## What is expected
Your task is to repeat all of the material exactly.

--- Start of Dataset excerpt ---

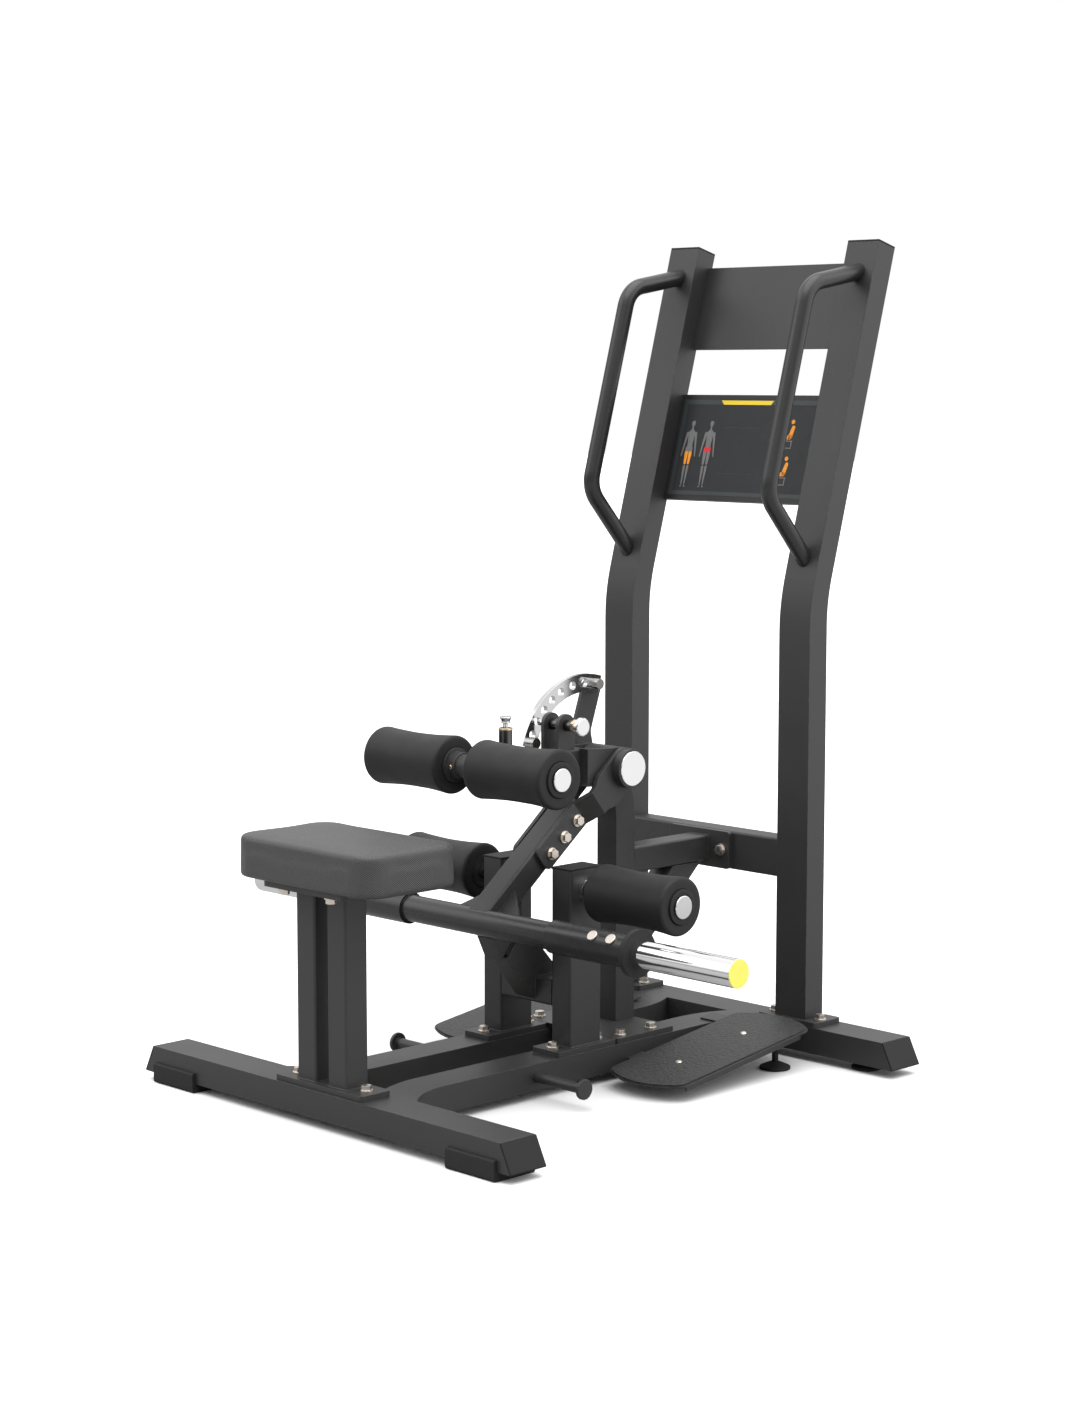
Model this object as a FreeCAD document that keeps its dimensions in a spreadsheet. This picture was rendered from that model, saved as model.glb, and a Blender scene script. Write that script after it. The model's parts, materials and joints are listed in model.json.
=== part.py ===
import FreeCAD, Part
import math
import os
import re
import Sketcher

# Standing hip thrust machine, plate loaded.
# Frame of the part: +Z up, the user's side is -Y, X = 0 is the plane of symmetry and
# the origin is on the floor under the middle of the outline.

os.makedirs("parts", exist_ok=True)
doc = FreeCAD.newDocument("hip_thrust_machine")
V = FreeCAD.Vector

# ---------------------------------------------------------------- driving dimensions

SIZES = {
    # Base frame.
    "outline_middle": 603, "floor_to_beam": 16, "beam_depth": 80, "beam_height": 50,
    "beam_wall": 3, "beam_inset": 6, "front_half_top": 460, "front_half_floor": 485,
    "front_beam_front": 7, "rear_beam_front": 984, "cap_thick": 4,
    "shoe_start": 338, "shoe_length": 117,
    "rail_inner": 53, "rail_width": 75, "rail_bend": 150, "rail_reach": 108, "plate": 10,
    # Tubes.
    "square_tube": 50, "tall_tube": 80, "wide_tube": 75, "tube_wall": 2.5, "tube_corner": 5,
    # Seat.
    "seat_post_inner": 16, "seat_post_top": 415.5, "mount_plate": 10, "seat_width": 369,
    "seat_depth": 223.5, "seat_front": -31, "seat_bottom": 425.5, "seat_thick": 78.5,
    "seat_corner": 46,
    # Lower posts and the catch between them.
    "post_inner": 65.5, "post_front": 515, "post_top": 401, "stop_beam_up": 146,
    "catch_angle": 51.2, "catch_front": 443, "catch_up": 239, "catch_width": 71.8,
    "bumper_thick": 5.5,
    # Column, pivot and brace.
    "pivot_back": 720, "pivot_up": 566, "pivot_radius": 38, "pivot_half": 32,
    "column_front": 727.5, "column_lean": 37.4, "column_bend": 158, "column_knee": 523.5,
    "shaft_radius": 15, "shaft_half": 74, "bush_radius": 28, "bush_length": 20,
    "running_gap": 0.05, "collar_radius": 37, "inner_collar": 8.5, "outer_collar": 8,
    "left_collar": 2.5, "brace_low": 355, "brace_length": 208,
    # Uprights.
    "upright_inner": 192, "upright_front": 996, "lean": 15.6, "bend_up": 867.4,
    "bend_radius": 350, "upright_run": 697, "crossbar_low": 342, "panel_thick": 4,
    "placard_thick": 12, "face_thick": 2, "face_border": 10,
    "handle_radius": 16, "handle_wall": 2.5, "handle_out": 230,
    # Foot plates and levelling feet.
    "foot_tilt": 7.8, "foot_inner": 145, "foot_outer": 333, "foot_up": 49.5, "foot_sheet": 3,
    "tread_thick": 3, "tread_border": 4, "foot_lip": 10, "lip_length": 316,
    "bracket_length": 122, "bracket_width": 40, "strap_length": 205, "strap_width": 35,
    "foot_boss": 12, "boss_height": 21, "level_stem": 6, "level_thread_gap": 0.05,
    # Rollers.
    "lower_axis_back": 556, "lower_axis_up": 363.6, "lower_roller_start": 156,
    "upper_axis_back": 373, "upper_axis_up": 595.7, "upper_roller_start": 37,
    # Weight lever.
    "lever_drop": 39, "arm_start": 112, "arm_length": 298, "gusset_plate": 8,
    "foot_width": 40, "tube_radius": 25, "sleeve_radius": 30, "sleeve_bore": 24.5,
    "sleeve_start": 190, "horn_start": 396, "horn_end": 622, "horn_bore": 21,
    "stop_radius": 42, "stop_thick": 10, "set_bolt": 4.9,
    # Sector and its bar.
    "sector_radius": 168, "sector_holes": 151, "sector_hole": 8, "sector_thick": 10,
    "sector_inboard": 53, "sector_band": 34, "sector_low": 16, "sector_high": 106,
    "bar_thick": 8, "bar_boss": 6, "pad_radius": 10.5, "stud_radius": 10,
    "stop_length": 24,
    # Pad lever.
    "yoke_inner": 35, "yoke_plate": 10, "web_thick": 7.5, "pad_arm_top": 607.5,
    "pad_arm_height": 70, "pad_arm_back": 630.5, "pad_arm_front": 440,
    "ear_thick": 8, "ear_inner": 15, "ear_half": 21, "pin_angle": 35.3,
    "pin_radius": 10.5, "pin_bore": 6.1, "barrel_start": 28, "barrel_length": 70,
    "pop_pin_back": 463, "pop_pin_radius": 12.5, "pop_plunger": 5, "pop_barrel": 51,
    # Pad carriage.
    "carriage_gap": 0.3, "carriage_back": 600, "carriage_front": 402, "hole_pitch": 25,
    "cross_radius": 21, "cross_half": 15, "axle_radius": 12.5, "cradle_depth": 21,
    "cradle_height": 40,
    # Bolts.
    "bolt_shank": 6, "bolt_head": 8, "bolt_washer": 11.5, "bolt_tall": 8, "hole_play": 0.3,
}

sheet = doc.addObject("Spreadsheet::Sheet", "dims")
for row, (alias, number) in enumerate(SIZES.items(), start=1):
    sheet.set(f"A{row}", alias)
    sheet.set(f"B{row}", str(number))
    sheet.setAlias(f"B{row}", alias)
doc.recompute()


def size(formula):
    """The number a formula of sheet words comes to."""
    words = {word: float(sheet.get(word)) for word in re.findall(r"[a-z_]+", formula)}
    total = re.sub(r"[a-z_]+", lambda found: repr(words[found.group(0)]), formula)
    return FreeCAD.Units.parseQuantity(total).Value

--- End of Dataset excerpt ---

## The response
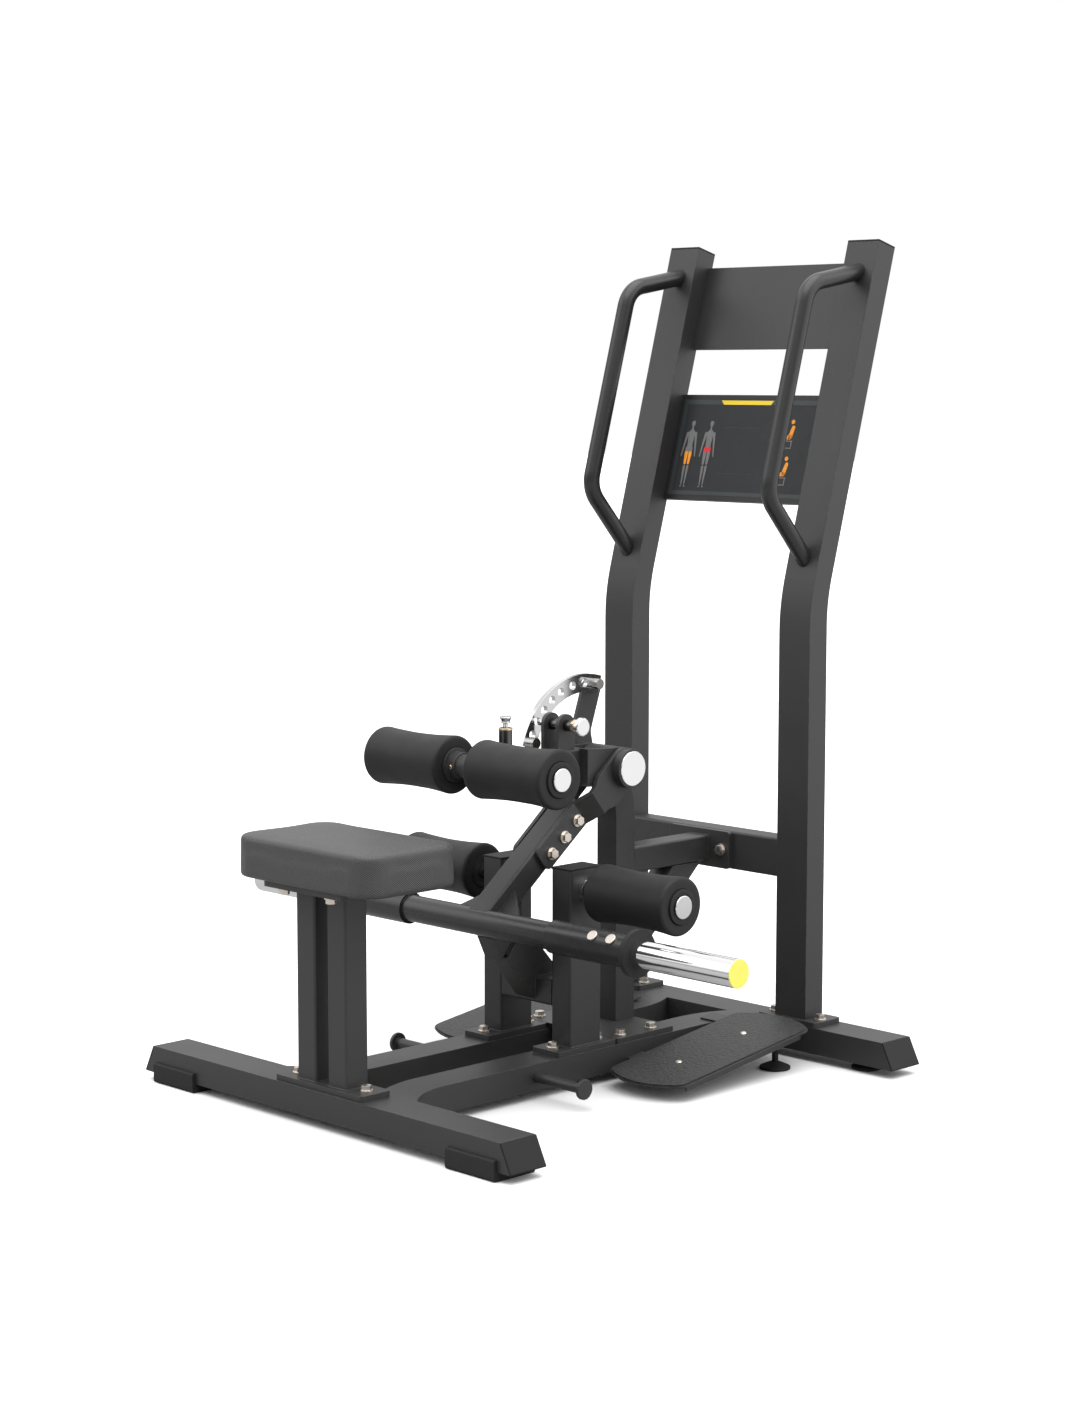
Model this object as a FreeCAD document that keeps its dimensions in a spreadsheet. This picture was rendered from that model, saved as model.glb, and a Blender scene script. Write that script after it. The model's parts, materials and joints are listed in model.json.
=== part.py ===
import FreeCAD, Part
import math
import os
import re
import Sketcher

# Standing hip thrust machine, plate loaded.
# Frame of the part: +Z up, the user's side is -Y, X = 0 is the plane of symmetry and
# the origin is on the floor under the middle of the outline.

os.makedirs("parts", exist_ok=True)
doc = FreeCAD.newDocument("hip_thrust_machine")
V = FreeCAD.Vector

# ---------------------------------------------------------------- driving dimensions

SIZES = {
    # Base frame.
    "outline_middle": 603, "floor_to_beam": 16, "beam_depth": 80, "beam_height": 50,
    "beam_wall": 3, "beam_inset": 6, "front_half_top": 460, "front_half_floor": 485,
    "front_beam_front": 7, "rear_beam_front": 984, "cap_thick": 4,
    "shoe_start": 338, "shoe_length": 117,
    "rail_inner": 53, "rail_width": 75, "rail_bend": 150, "rail_reach": 108, "plate": 10,
    # Tubes.
    "square_tube": 50, "tall_tube": 80, "wide_tube": 75, "tube_wall": 2.5, "tube_corner": 5,
    # Seat.
    "seat_post_inner": 16, "seat_post_top": 415.5, "mount_plate": 10, "seat_width": 369,
    "seat_depth": 223.5, "seat_front": -31, "seat_bottom": 425.5, "seat_thick": 78.5,
    "seat_corner": 46,
    # Lower posts and the catch between them.
    "post_inner": 65.5, "post_front": 515, "post_top": 401, "stop_beam_up": 146,
    "catch_angle": 51.2, "catch_front": 443, "catch_up": 239, "catch_width": 71.8,
    "bumper_thick": 5.5,
    # Column, pivot and brace.
    "pivot_back": 720, "pivot_up": 566, "pivot_radius": 38, "pivot_half": 32,
    "column_front": 727.5, "column_lean": 37.4, "column_bend": 158, "column_knee": 523.5,
    "shaft_radius": 15, "shaft_half": 74, "bush_radius": 28, "bush_length": 20,
    "running_gap": 0.05, "collar_radius": 37, "inner_collar": 8.5, "outer_collar": 8,
    "left_collar": 2.5, "brace_low": 355, "brace_length": 208,
    # Uprights.
    "upright_inner": 192, "upright_front": 996, "lean": 15.6, "bend_up": 867.4,
    "bend_radius": 350, "upright_run": 697, "crossbar_low": 342, "panel_thick": 4,
    "placard_thick": 12, "face_thick": 2, "face_border": 10,
    "handle_radius": 16, "handle_wall": 2.5, "handle_out": 230,
    # Foot plates and levelling feet.
    "foot_tilt": 7.8, "foot_inner": 145, "foot_outer": 333, "foot_up": 49.5, "foot_sheet": 3,
    "tread_thick": 3, "tread_border": 4, "foot_lip": 10, "lip_length": 316,
    "bracket_length": 122, "bracket_width": 40, "strap_length": 205, "strap_width": 35,
    "foot_boss": 12, "boss_height": 21, "level_stem": 6, "level_thread_gap": 0.05,
    # Rollers.
    "lower_axis_back": 556, "lower_axis_up": 363.6, "lower_roller_start": 156,
    "upper_axis_back": 373, "upper_axis_up": 595.7, "upper_roller_start": 37,
    # Weight lever.
    "lever_drop": 39, "arm_start": 112, "arm_length": 298, "gusset_plate": 8,
    "foot_width": 40, "tube_radius": 25, "sleeve_radius": 30, "sleeve_bore": 24.5,
    "sleeve_start": 190, "horn_start": 396, "horn_end": 622, "horn_bore": 21,
    "stop_radius": 42, "stop_thick": 10, "set_bolt": 4.9,
    # Sector and its bar.
    "sector_radius": 168, "sector_holes": 151, "sector_hole": 8, "sector_thick": 10,
    "sector_inboard": 53, "sector_band": 34, "sector_low": 16, "sector_high": 106,
    "bar_thick": 8, "bar_boss": 6, "pad_radius": 10.5, "stud_radius": 10,
    "stop_length": 24,
    # Pad lever.
    "yoke_inner": 35, "yoke_plate": 10, "web_thick": 7.5, "pad_arm_top": 607.5,
    "pad_arm_height": 70, "pad_arm_back": 630.5, "pad_arm_front": 440,
    "ear_thick": 8, "ear_inner": 15, "ear_half": 21, "pin_angle": 35.3,
    "pin_radius": 10.5, "pin_bore": 6.1, "barrel_start": 28, "barrel_length": 70,
    "pop_pin_back": 463, "pop_pin_radius": 12.5, "pop_plunger": 5, "pop_barrel": 51,
    # Pad carriage.
    "carriage_gap": 0.3, "carriage_back": 600, "carriage_front": 402, "hole_pitch": 25,
    "cross_radius": 21, "cross_half": 15, "axle_radius": 12.5, "cradle_depth": 21,
    "cradle_height": 40,
    # Bolts.
    "bolt_shank": 6, "bolt_head": 8, "bolt_washer": 11.5, "bolt_tall": 8, "hole_play": 0.3,
}

sheet = doc.addObject("Spreadsheet::Sheet", "dims")
for row, (alias, number) in enumerate(SIZES.items(), start=1):
    sheet.set(f"A{row}", alias)
    sheet.set(f"B{row}", str(number))
    sheet.setAlias(f"B{row}", alias)
doc.recompute()


def size(formula):
    """The number a formula of sheet words comes to."""
    words = {word: float(sheet.get(word)) for word in re.findall(r"[a-z_]+", formula)}
    total = re.sub(r"[a-z_]+", lambda found: repr(words[found.group(0)]), formula)
    return FreeCAD.Units.parseQuantity(total).Value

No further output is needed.